Delibera-se, pelo exposto, julgar o recurso procedente, nos seguintes termos:
- Julga-se improcedente a acção, absolvendo-se a recorrente do pedido;
- Julga-se procedente a reconvenção, declarando-se a recorrente, (…) – Lisboa, (…) Turismo, S.A., como única e exclusiva titular do direito de propriedade sobre o prédio urbano sito na Rua (…), n.º 55, com a área de 10.686 m2, inscrito na matriz sob o artigo (…), da freguesia de (…), concelho de Grândola, descrito na Conservatória do Registo Predial de Grândola sob o registo n.º (…); em consequência, ordena-se o cancelamento do registo predial a favor dos recorridos.
Custas, em ambas as instâncias, a cargo dos recorridos.
Notifique.
25.06.2025
Vítor Sequinho dos Santos (relator)
Mário João Canelas Brás (1.º adjunto)
Isabel de Matos Peixoto Imaginário (2.ª adjunta)
__________________________________________________
[1] À hipótese de absoluta ausência de fundamentação de facto, vem aquela que consideramos ser a melhor jurisprudência equiparando a de a fundamentação de facto ser de tal modo incompleta que torne a decisão incompreensível, isto é, que não permita, aos seus destinatários, a percepção das razões de facto que determinaram o tribunal a decidir como decidiu.

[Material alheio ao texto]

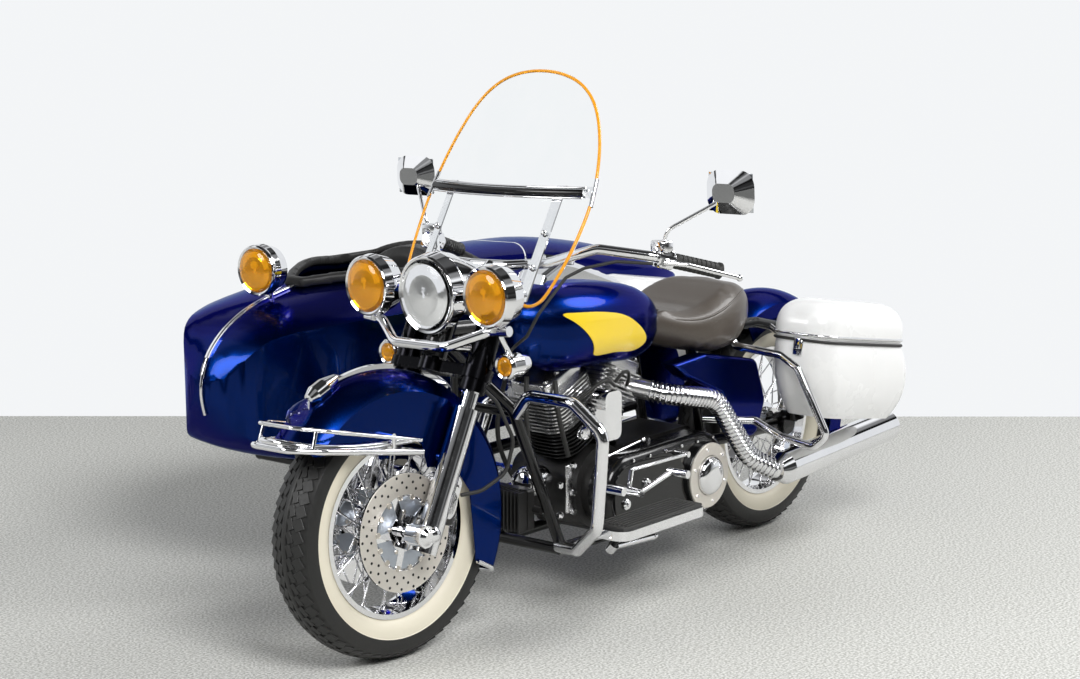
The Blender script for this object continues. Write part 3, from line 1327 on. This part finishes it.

Trata-se, contudo, de uma problemática sem interesse para a decisão do presente recurso, razão pela qual deixamos apenas nota da sua existência.
[2] Cfr., sobre esta questão, José de Oliveira Ascensão, Direito Civil – Reais, 5.ª edição, revista e ampliada, pág. 85, e Luís A. Carvalho Fernandes, Lições de Direitos Reais, Quid Juris? – Sociedade Editora, 1996, págs. 238-239 e 250-251.
[3] Tratado de Direito Civil, XIII, Almedina, 2023, págs. 663 a 665.